DATASET —
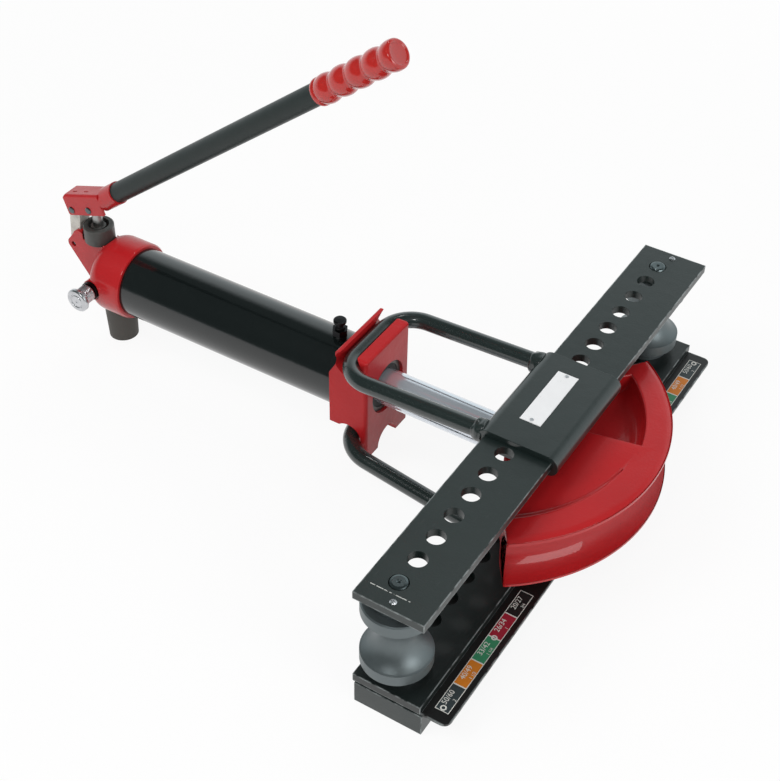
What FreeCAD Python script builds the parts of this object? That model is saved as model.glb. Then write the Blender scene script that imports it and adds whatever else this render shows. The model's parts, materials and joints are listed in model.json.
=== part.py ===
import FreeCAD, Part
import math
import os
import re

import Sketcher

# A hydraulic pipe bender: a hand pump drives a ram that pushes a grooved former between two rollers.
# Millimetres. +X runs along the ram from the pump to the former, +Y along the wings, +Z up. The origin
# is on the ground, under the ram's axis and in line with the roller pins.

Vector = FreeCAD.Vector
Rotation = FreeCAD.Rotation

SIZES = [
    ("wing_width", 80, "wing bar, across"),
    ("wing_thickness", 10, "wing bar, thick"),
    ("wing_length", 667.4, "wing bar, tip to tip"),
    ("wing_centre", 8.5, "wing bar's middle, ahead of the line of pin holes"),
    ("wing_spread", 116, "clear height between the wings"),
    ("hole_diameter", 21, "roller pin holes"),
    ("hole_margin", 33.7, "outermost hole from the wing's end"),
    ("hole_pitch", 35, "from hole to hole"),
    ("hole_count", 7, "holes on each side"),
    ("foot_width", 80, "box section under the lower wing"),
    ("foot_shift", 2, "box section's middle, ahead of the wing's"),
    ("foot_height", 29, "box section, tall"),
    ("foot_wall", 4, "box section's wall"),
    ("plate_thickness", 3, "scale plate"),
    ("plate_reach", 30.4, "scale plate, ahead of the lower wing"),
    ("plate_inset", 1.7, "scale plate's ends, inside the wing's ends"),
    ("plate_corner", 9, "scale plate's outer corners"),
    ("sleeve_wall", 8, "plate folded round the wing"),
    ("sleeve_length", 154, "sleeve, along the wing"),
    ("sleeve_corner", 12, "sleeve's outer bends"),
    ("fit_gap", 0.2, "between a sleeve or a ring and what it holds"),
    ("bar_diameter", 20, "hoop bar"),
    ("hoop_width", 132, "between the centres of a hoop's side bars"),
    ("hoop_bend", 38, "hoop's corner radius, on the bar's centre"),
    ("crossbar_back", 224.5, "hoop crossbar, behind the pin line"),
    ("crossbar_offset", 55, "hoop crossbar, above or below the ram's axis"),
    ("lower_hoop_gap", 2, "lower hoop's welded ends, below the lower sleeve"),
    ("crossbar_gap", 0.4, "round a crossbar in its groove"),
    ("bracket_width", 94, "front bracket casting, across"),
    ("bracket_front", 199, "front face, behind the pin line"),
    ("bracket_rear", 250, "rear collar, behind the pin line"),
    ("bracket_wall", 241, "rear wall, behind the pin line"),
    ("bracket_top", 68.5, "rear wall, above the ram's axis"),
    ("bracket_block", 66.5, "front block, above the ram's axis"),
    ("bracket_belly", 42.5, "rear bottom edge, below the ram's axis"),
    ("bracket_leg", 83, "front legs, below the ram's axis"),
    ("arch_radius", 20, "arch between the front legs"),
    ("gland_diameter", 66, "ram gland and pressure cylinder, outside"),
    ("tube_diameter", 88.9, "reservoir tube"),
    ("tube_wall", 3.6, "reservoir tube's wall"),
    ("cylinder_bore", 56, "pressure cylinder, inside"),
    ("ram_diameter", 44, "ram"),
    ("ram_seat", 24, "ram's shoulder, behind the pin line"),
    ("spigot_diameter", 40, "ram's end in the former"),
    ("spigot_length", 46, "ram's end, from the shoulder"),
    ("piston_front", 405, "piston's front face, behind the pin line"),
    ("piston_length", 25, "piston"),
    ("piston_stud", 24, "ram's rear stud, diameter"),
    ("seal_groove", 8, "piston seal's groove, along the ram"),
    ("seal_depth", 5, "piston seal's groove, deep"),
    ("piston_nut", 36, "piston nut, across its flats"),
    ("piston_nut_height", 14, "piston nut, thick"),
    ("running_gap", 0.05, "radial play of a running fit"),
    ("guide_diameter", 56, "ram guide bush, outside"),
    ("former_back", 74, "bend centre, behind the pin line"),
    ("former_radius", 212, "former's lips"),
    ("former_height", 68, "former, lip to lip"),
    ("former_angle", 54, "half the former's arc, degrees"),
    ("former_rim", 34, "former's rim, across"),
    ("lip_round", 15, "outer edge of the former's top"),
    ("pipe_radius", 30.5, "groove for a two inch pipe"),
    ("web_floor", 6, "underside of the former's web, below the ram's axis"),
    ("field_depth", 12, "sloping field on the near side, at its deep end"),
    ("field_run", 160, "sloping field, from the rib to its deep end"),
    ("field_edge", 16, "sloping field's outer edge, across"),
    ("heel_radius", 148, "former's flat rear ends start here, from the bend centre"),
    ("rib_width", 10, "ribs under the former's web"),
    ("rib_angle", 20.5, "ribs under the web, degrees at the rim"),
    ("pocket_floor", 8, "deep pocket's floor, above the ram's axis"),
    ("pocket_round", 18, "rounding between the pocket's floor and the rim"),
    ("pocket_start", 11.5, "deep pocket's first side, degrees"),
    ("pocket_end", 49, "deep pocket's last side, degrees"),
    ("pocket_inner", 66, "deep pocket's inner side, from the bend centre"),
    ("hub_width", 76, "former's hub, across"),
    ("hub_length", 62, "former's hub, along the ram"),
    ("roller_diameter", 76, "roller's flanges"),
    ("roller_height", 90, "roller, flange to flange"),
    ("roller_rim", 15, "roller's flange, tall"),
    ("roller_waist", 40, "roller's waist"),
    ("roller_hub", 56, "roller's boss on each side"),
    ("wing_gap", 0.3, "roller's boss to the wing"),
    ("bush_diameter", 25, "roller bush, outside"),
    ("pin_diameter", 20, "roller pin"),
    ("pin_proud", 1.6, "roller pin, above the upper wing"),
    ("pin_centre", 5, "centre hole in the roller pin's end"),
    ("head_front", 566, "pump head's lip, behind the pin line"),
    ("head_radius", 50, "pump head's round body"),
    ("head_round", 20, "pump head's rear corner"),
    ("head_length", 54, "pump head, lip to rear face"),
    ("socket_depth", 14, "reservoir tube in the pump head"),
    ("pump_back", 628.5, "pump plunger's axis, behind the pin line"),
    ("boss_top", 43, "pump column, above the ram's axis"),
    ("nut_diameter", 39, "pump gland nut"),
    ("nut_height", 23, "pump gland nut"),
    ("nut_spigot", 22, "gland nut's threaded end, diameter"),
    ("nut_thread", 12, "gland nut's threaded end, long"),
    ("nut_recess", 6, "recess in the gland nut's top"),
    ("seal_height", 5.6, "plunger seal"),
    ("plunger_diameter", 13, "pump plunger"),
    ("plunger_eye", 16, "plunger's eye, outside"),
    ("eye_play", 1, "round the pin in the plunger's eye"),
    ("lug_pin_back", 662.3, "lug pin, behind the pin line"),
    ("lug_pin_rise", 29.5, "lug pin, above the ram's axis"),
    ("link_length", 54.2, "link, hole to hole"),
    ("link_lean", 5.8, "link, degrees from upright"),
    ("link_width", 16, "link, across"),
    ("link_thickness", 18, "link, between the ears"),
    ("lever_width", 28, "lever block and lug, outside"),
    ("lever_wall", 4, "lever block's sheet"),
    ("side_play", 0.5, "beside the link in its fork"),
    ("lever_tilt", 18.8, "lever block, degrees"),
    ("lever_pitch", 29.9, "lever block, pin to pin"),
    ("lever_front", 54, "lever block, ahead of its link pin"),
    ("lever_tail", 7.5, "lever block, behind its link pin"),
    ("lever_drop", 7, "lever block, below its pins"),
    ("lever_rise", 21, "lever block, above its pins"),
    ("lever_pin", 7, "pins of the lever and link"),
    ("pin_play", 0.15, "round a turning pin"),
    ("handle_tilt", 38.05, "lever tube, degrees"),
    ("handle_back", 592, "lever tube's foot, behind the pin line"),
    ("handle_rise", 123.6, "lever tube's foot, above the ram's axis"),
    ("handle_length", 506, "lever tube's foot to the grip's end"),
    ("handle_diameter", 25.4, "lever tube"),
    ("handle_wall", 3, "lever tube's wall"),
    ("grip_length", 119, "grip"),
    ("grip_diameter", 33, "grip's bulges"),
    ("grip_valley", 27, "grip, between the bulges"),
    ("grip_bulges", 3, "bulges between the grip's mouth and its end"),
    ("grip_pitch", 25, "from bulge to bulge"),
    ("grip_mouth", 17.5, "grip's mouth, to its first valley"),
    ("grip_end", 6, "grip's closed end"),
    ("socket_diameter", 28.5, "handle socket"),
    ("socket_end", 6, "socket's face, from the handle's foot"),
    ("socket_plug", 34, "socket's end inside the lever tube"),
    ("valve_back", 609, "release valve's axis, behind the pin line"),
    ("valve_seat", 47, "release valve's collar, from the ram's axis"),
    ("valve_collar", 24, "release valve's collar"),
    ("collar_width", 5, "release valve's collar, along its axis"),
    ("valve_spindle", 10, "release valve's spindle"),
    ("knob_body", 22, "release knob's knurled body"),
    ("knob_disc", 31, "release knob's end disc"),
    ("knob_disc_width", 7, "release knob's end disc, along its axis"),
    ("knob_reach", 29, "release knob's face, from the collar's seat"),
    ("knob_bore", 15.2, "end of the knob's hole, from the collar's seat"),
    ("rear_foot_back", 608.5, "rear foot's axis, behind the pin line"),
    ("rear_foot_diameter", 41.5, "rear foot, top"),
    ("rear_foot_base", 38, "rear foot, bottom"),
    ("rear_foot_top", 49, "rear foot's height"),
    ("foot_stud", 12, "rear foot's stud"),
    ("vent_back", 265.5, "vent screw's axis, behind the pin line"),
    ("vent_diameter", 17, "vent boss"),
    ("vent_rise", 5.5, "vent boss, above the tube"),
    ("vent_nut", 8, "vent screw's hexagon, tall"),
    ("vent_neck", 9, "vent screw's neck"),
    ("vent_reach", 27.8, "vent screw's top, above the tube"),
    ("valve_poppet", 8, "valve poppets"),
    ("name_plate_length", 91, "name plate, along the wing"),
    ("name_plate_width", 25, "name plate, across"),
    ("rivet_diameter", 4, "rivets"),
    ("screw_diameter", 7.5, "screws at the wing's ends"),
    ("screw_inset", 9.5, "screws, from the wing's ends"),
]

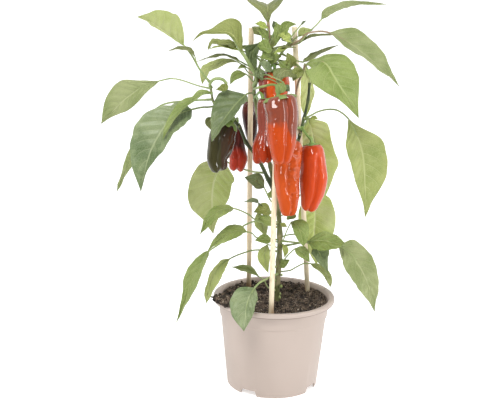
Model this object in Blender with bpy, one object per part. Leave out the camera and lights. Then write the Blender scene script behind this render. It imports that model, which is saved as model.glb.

GOAL OF THE EXERCISE —
Lines from the start of the material above through the line containing "import Sketcher" are to be duplicated exactly, and only those.

REPLY TO THE EXERCISE —
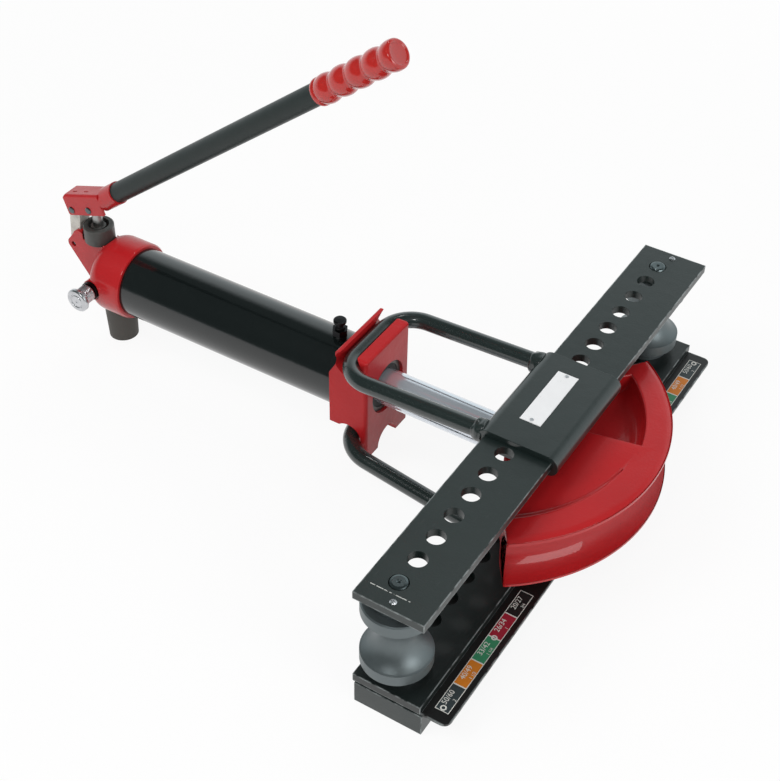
What FreeCAD Python script builds the parts of this object? That model is saved as model.glb. Then write the Blender scene script that imports it and adds whatever else this render shows. The model's parts, materials and joints are listed in model.json.
=== part.py ===
import FreeCAD, Part
import math
import os
import re

import Sketcher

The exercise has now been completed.